Knox published a volume of ‘Essays on the Political Circumstances of Ireland during the Administration of Lord Camden; with an Appendix containing Thoughts on the Will of the People’ (1799). This is merely a collection of ‘papers intended in almost every instance for insertion in newspapers, or for circulation in the form of handbills.’ They were written at intervals between 1795 and 1797, in a bright, lively, popular style. In 1802 he published a pamphlet in defence of Wesley against a Calvinistic clergyman, James Walker, fellow of Trinity College, Dublin, who had published an ‘Expostulatory Address to the Members of the Methodist Society in Ireland.’ Knox's ‘Remarks’ on this address called forth a ‘Defence’ from Walker. A little later he wrote two articles for the ‘Eclectic Review.’ In 1820 he issued a short tract ‘On the Doctrine respecting Baptism held by the Church of England,’ in which he shows the doctrine of baptismal regeneration in the case of infants to be that of the church of England. In 1822 he contributed some short but interesting ‘Remarks,’ which were inserted at the end of the second edition of Southey's ‘Life of Wesley.’ In 1824 he published ‘An Enquiry on Grounds of Scripture and Reason into the Use and Import of the Eucharistic Symbols.’ He also published prefaces to Jebb's two editions of Burnet's ‘Lives.’

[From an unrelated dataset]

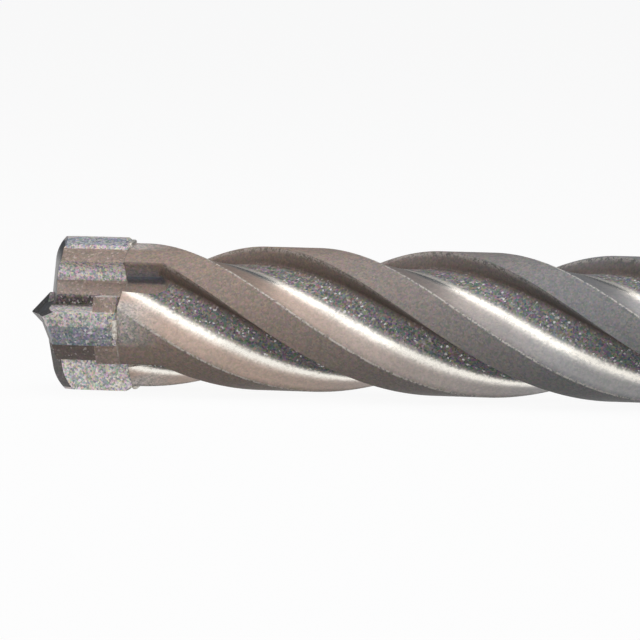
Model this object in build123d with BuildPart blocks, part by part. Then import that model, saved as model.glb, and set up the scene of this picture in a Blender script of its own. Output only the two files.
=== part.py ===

‘The Remains of Alexander Knox,’ edited by Mr. Hornby of Winwick, appeared in 4 vols. 8vo in 1834–7, and in 1834 appeared ‘Thirty Years' Correspondence between Bishop Jebb and Alexander Knox,’ edited by the Rev. C. L. Forster, Bishop Jebb's biographer. These letters show his close agreement in many points with the leaders of the Oxford movement, then beginning. In an article in the ‘Contemporary Review,’ August 1887, Professor Stokes traced the movement of thought from Wesley to Knox, from Knox to Jebb, and from Jebb to Hugh James Rose, Newman, and Pusey. The theory was impugned by Dr. Church, dean of St. Paul's, and defended by Professor Stokes in the ‘Guardian’ (7, 14, 21, and 28 Sept. 1887); but both agree that Knox anticipated much of what was afterwards insisted upon by the leaders of the revival. Keble, while admiring Knox, thought him an eclectic, looking down upon all schools with an air of superiority (Coleridge, Memoir, p. 241).

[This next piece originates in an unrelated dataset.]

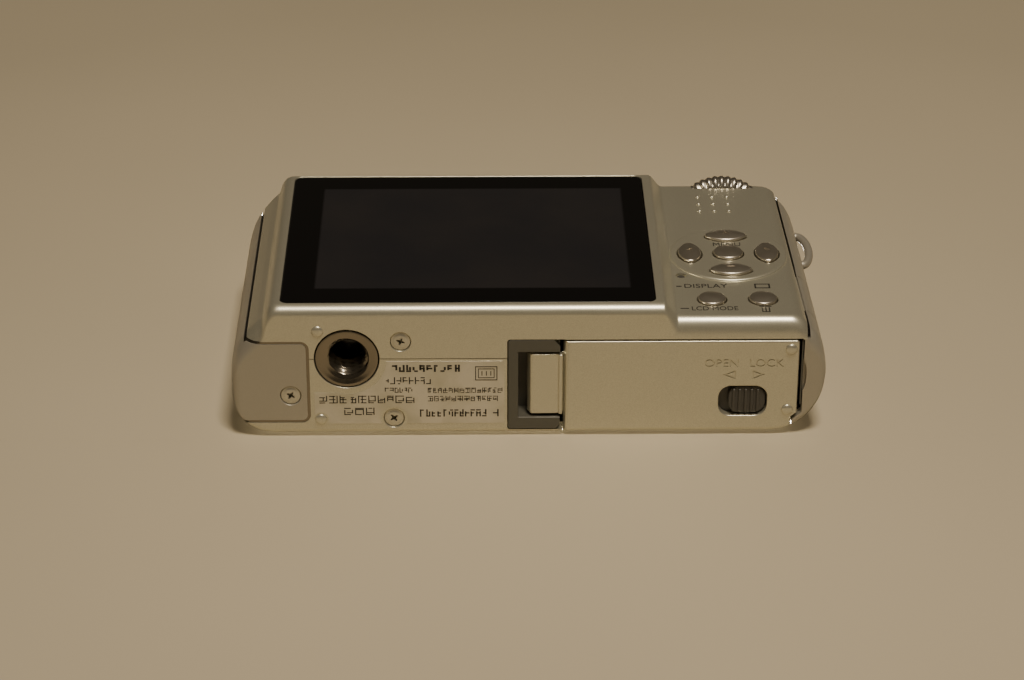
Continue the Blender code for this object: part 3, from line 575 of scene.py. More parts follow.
def section(x, inset=0.0):
    """Cross-section of the body at x, in (y, z), anticlockwise, with its four edges rounded."""
    y0, y1 = front_y(x) + inset, rear_y(x) - inset
    z0, z1 = z_range(x)
    z0, z1 = z0 + inset, z1 - inset
    step = step_share(x)
    swell = min(1.0, max(0.0, (x - 40.6) / 2.6))
    swell = 1.7 * swell * swell * (3 - 2 * swell)
    room = min((y1 - y0), (z1 - z0)) * 0.42
    wanted = [(1.1, 1.1), (1.8 + 1.65 * step + swell, 1.8 + 0.35 * step + swell)]
    wanted += [(1.4 - 0.85 * step, 1.4 - 0.85 * step), (1.3, 1.3)]
    radii = [[max(0.05, min(room, r - inset)) for r in pair] for pair in wanted]
    corners = [
        (y0 + radii[0][0], z0 + radii[0][1], 180, 270),
        (y1 - radii[1][0], z0 + radii[1][1], 270, 360),
        (y1 - radii[2][0], z1 - radii[2][1], 0, 90),
        (y0 + radii[3][0], z1 - radii[3][1], 90, 180),
    ]
    points = []
    for (cy, cz, start, end), pair in zip(corners, radii):
        points += arc(cy, cz, pair, start, end, 11)
    return points


def body_stations():
    stations = [GRIP_X + 0.004 + (1 - cosine) * 2.9 for _, cosine in quarter_turns(16)]
    stations += [GRIP_EDGE_X - 0.01, GRIP_EDGE_X + 0.01]
    stations += [-43.15 + 0.16 * i for i in range(19)]
    stations += [-39.9, -39.2, -38.4, -37.4, -36.2, -34.0, -30.0, -26.0, -23.4]
    stations += [-22.9 + 0.14 * i for i in range(20)]
    stations += [-20.1, -19.0, -12.0, -4.0, 4.0, 12.0, 20.0, 28.0, 36.0, 39.4]
    stations += [39.75 + 0.15 * i for i in range(38)]
    stations += [45.5 + (PLAIN_X - 0.004 - 45.5) * sine for sine, _ in quarter_turns(16)]
    return stations


def lean(x, z):
    """The grip end leans in a little towards the top."""
    share = min(1.0, max(0.0, (-34.0 - x) / 12.3))
    return x + 0.8 * share * (z - BASE_Z) / (TOP_Z - BASE_Z)


def body_solid(inset=0.0):
    rings = []
    for x in body_stations():
        place = x
        if inset:
            place = x + inset * min(1.0, max(0.0, (-36.0 - x) / 10.3))
            place -= inset * min(1.0, max(0.0, (x - 41.0) / 6.7))
        rings.append([(lean(place, z), y, z) for y, z in section(x, inset)])
    return skin(rings)


def hollow_body():
    return cut(body_solid(), body_solid(WALL))


def slanted_trim(extra):
    """Region of the grip-end trim behind the battery door; its edge leans in towards the top."""
    low, high = -43.55 + extra, -42.35 + extra
    outline = [(-60.0, -5.0), (low, -5.0), (low, BASE_Z), (high, TOP_Z), (high, 60.0), (-60.0, 60.0)]
    return prism("Y", outline, 5.9, 9.3 + extra)


def grip_region(extra=0.0):
    region = box((-60, -42.65 + extra), (-20, 6.1), (-5, 60))
    corner = [(-60, -20), (-41.1 + extra, -20), (-41.1 + extra, -8.3), (-42.65 + extra, -6.85), (-60, -6.85)]
    join(region, prism("Z", corner, -5, DOOR_TOP_Z + 0.4 + extra))
    return join(region, slanted_trim(extra))


def plain_region(extra=0.0):
    side = box((45.6 - extra, 60), grown((-5.4, 6.2), extra), (-5, 60))
    outline = rounded_box((35.8 - extra, 60), grown((-7.9, 5.6), extra), 0.9 + extra)
    return join(side, prism("Z", outline, -5, BASE_Z + WALL + 0.2 + extra))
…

Knox contends that ‘the church of England is neither Calvinian nor Augustinian, but eminently and strictly catholic, and catholic only;’ that ‘our vitality as a church is in our identity of organisation with the church catholic;’ that the church of England is not protestant, but a reformed branch of the church catholic; that the English church is the only representative of the spirit of the Greek fathers, and that we ought to aim at union with the Greek church. He dislikes Calvinism in every form; and he argues that our justification is an imparted, not an imputed, righteousness. This last view was specially obnoxious to the evangelicals, and was opposed, among others, by G. S. Faber [q. v.] in ‘The Primitive Doctrine of Justification investigated’ (1837). Knox laments the general deadness of the services as conducted in his day; he rebels against the identification of churchmanship with toryism, and takes the primitive church in ancient times, and the seventeenth century in modern, as his models. Like Wesley, he admired mystical writers like à Kempis, De Sales, and De Renty. He had no tendency to Rome, although he was a steady advocate of catholic emancipation and a supporter of Maynooth.
He exercised a great influence through his friend Bishop Jebb. The appendix to Jebb's sermons in 1815 (not quite accurately described as the first publication that recalled men's attention to Anglo-catholic principles) was avowedly the joint production of Knox and Jebb, and it is plain that Knox was really the inspirer of the thought expounded by Jebb.
[Remains of Alexander Knox, Esq., 4 vols.; Thirty Years' Correspondence between John Jebb and Alexander Knox, 2 vols.; Alexander Knox, by the late Mrs. Alexander Leeper, an article in the Churchman, July 1889; Alexander Knox and the Oxford Movement, an article by Professor G. T. Stokes in the Contemporary Review, August 1887; Guardian, 7, 14, 21, and 28 Sept. 1887; Wesley's Journals; Forster's Life of Bishop Jebb; letters from Knox in the Castlereagh Correspondence, vols. i. and iv.]